Written problem:
Quote every line as given.

————————

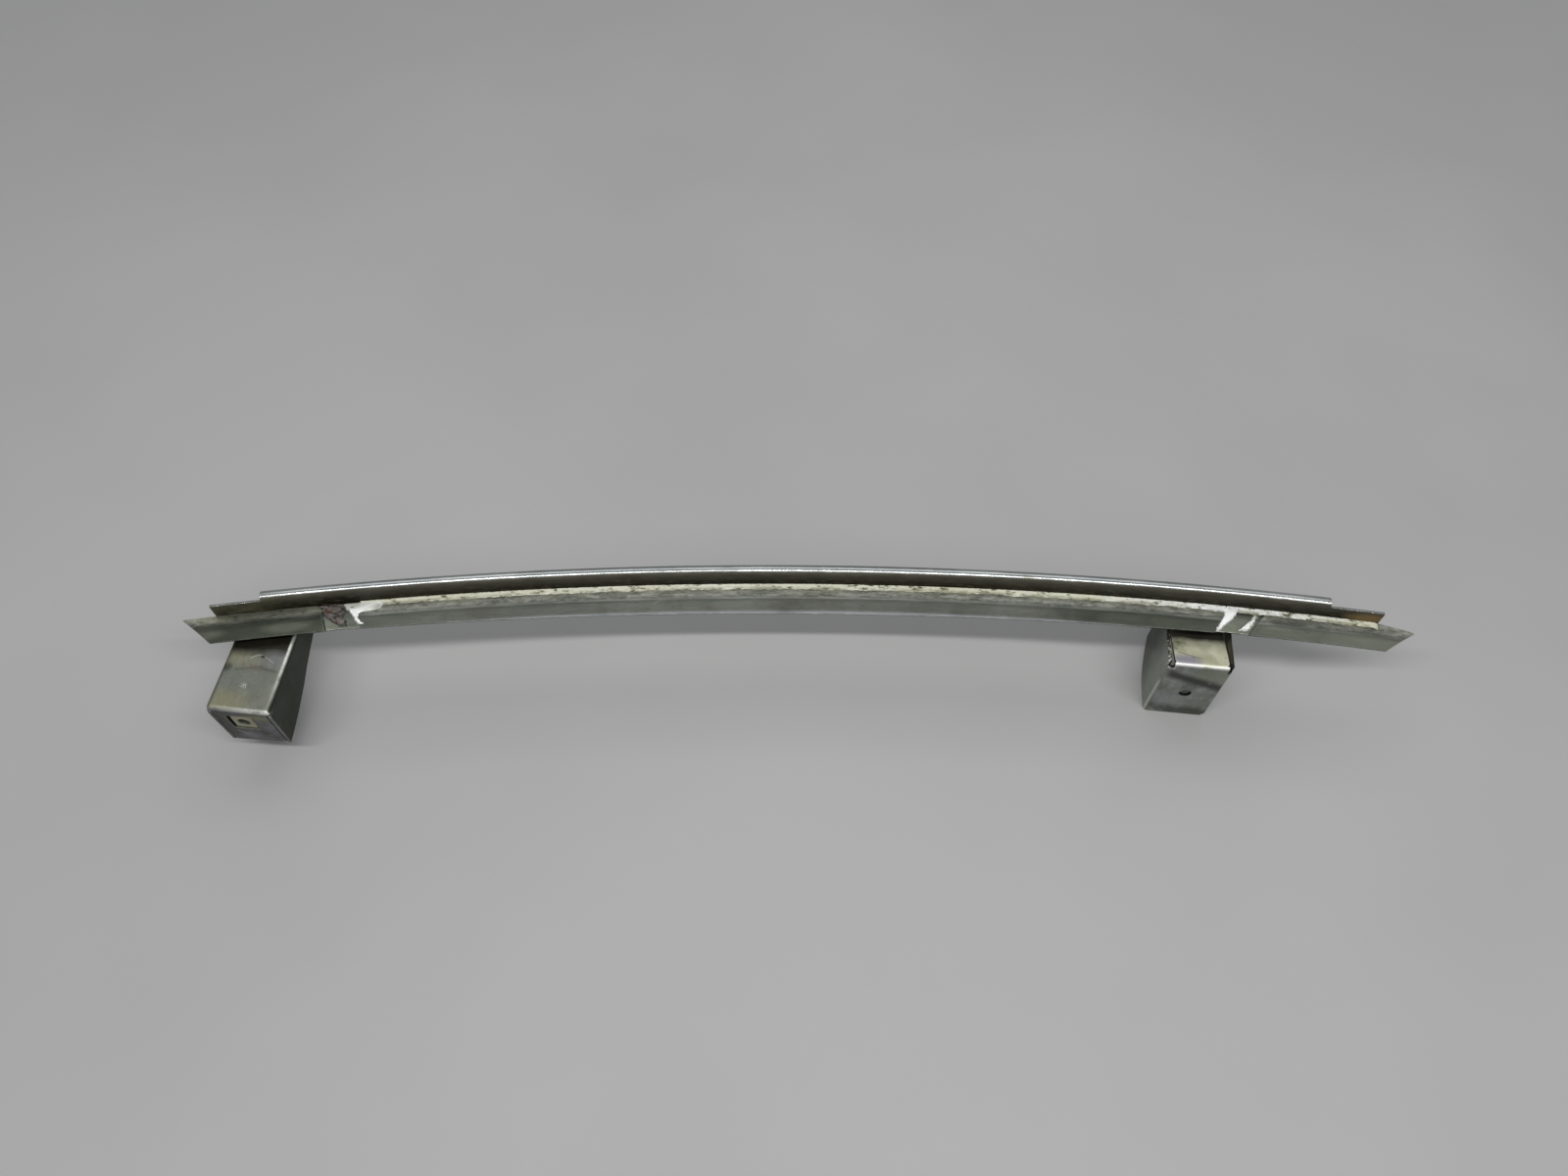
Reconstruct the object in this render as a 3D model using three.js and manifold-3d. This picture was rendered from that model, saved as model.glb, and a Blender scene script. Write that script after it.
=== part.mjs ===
// Bowed sheet-metal rail on two folded brackets: a roll-formed channel with a curled edge, three
// cover strips spot-welded on its leg, sealant along the seam, a box bracket with a captive
// floating nut at one end and a deeper box bracket with a plain screw hole at the other.
// Millimetres. +X along the rail, +Y from the bracket feet towards the rail, +Z out of the strips.
import * as THREE from "three";
import { mergeVertices } from "three/addons/utils/BufferGeometryUtils.js";
import Module from "manifold-3d";

const wasm = await Module();
wasm.setup();

const GAP = 0.3; // clearance between pieces that touch in the real assembly

// Rail: its datum line is an arc in the XY plane, bowed away from the feet.
const RAIL = { radius: 1753, sagitta: 17.9, segments: 60 };
const STRIP = { t: 1.0, z: 35.0, crease: -6.9, lip: -12.3, lipZ: 32.9, belly: 1.2, span: 190 };
const LEG = { t: 1.2, edge: -11.3 };
const WEB = { t: 1.2, left: -251.3, right: 250.5, endZ: 41.6 };
const CURL = { r: 2.1, z: 41.1, left: -230.1, right: 228.1, sweep: 262 };
const ENDS = {
  tip: 265.2,
  tipLip: 251.5,
  rightTipS: -2.7,
  leftInner: { top: -206.8, lip: -203.5, r: 2.2 },
  midLeft: { top: -192.4, lip: -188.6, r: 3.2 },
  midRight: { top: 186.6, lip: 180.2, r: 3.8 },
  rightInner: { top: 204.2, lip: 194.4, r: 1.2 },
};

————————

Exercise solution:
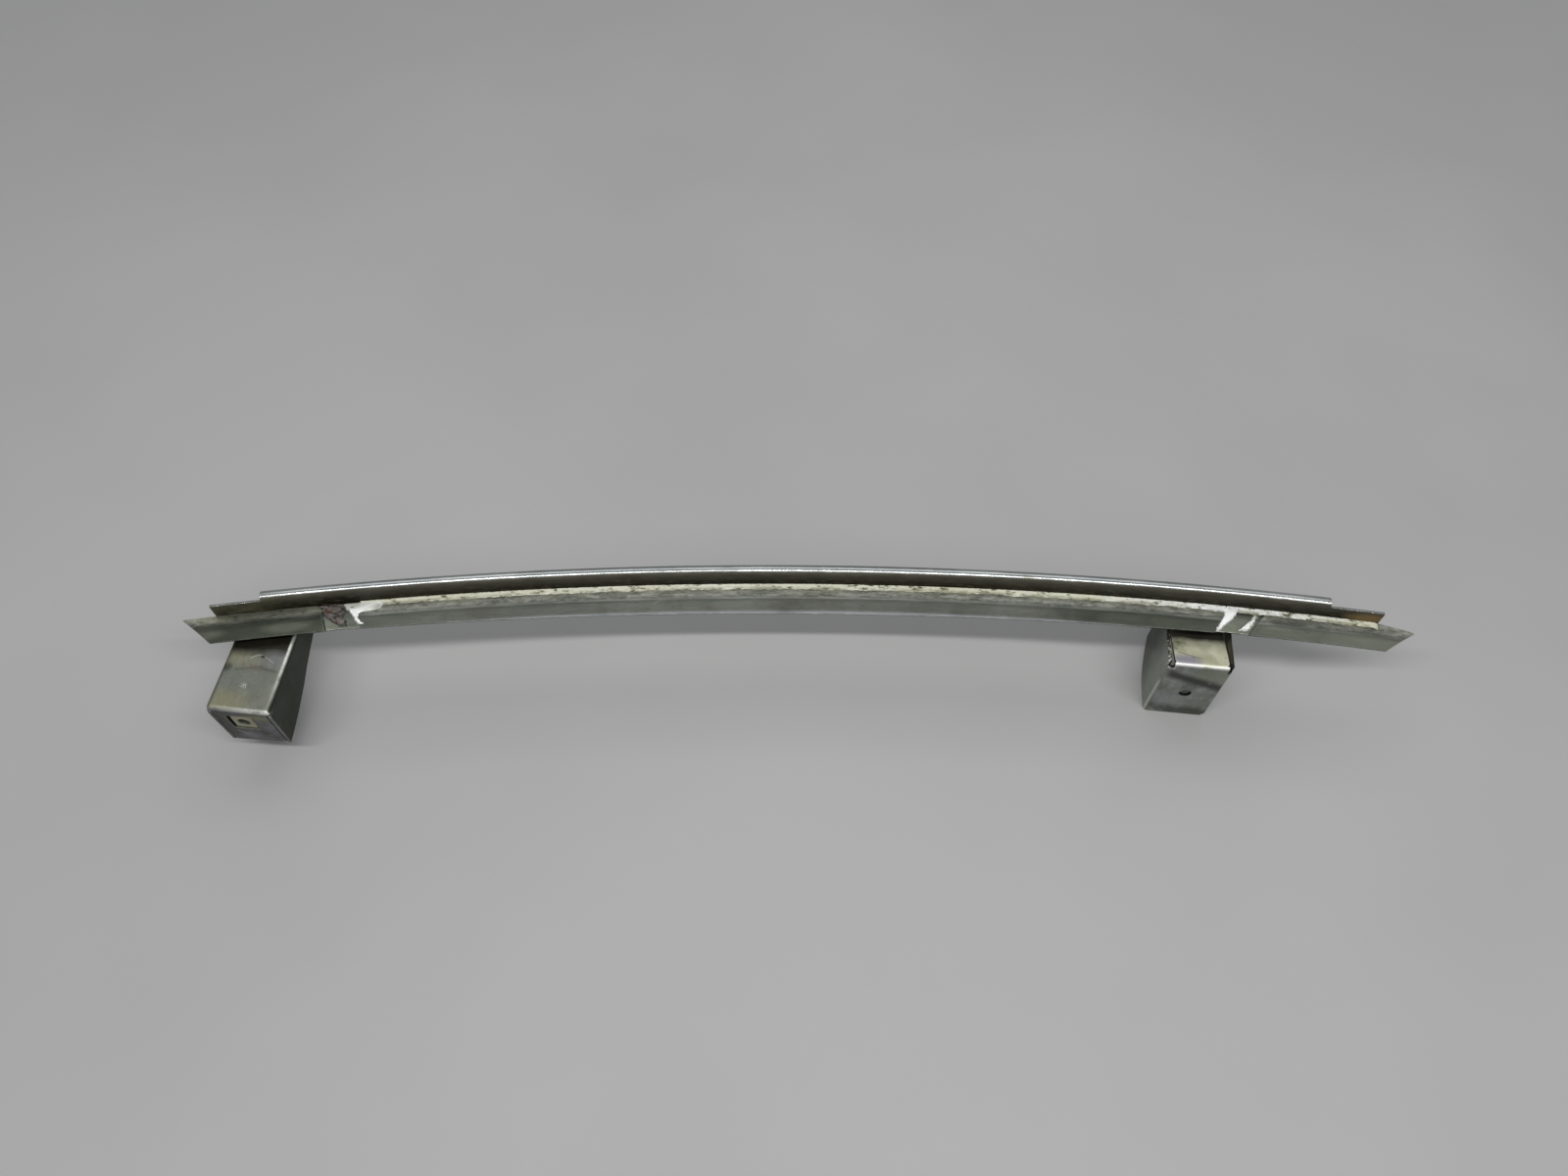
Reconstruct the object in this render as a 3D model using three.js and manifold-3d. This picture was rendered from that model, saved as model.glb, and a Blender scene script. Write that script after it.
=== part.mjs ===
// Bowed sheet-metal rail on two folded brackets: a roll-formed channel with a curled edge, three
// cover strips spot-welded on its leg, sealant along the seam, a box bracket with a captive
// floating nut at one end and a deeper box bracket with a plain screw hole at the other.
// Millimetres. +X along the rail, +Y from the bracket feet towards the rail, +Z out of the strips.
import * as THREE from "three";
import { mergeVertices } from "three/addons/utils/BufferGeometryUtils.js";
import Module from "manifold-3d";

const wasm = await Module();
wasm.setup();

const GAP = 0.3; // clearance between pieces that touch in the real assembly

// Rail: its datum line is an arc in the XY plane, bowed away from the feet.
const RAIL = { radius: 1753, sagitta: 17.9, segments: 60 };
const STRIP = { t: 1.0, z: 35.0, crease: -6.9, lip: -12.3, lipZ: 32.9, belly: 1.2, span: 190 };
const LEG = { t: 1.2, edge: -11.3 };
const WEB = { t: 1.2, left: -251.3, right: 250.5, endZ: 41.6 };
const CURL = { r: 2.1, z: 41.1, left: -230.1, right: 228.1, sweep: 262 };
const ENDS = {
  tip: 265.2,
  tipLip: 251.5,
  rightTipS: -2.7,
  leftInner: { top: -206.8, lip: -203.5, r: 2.2 },
  midLeft: { top: -192.4, lip: -188.6, r: 3.2 },
  midRight: { top: 186.6, lip: 180.2, r: 3.8 },
  rightInner: { top: 204.2, lip: 194.4, r: 1.2 },
};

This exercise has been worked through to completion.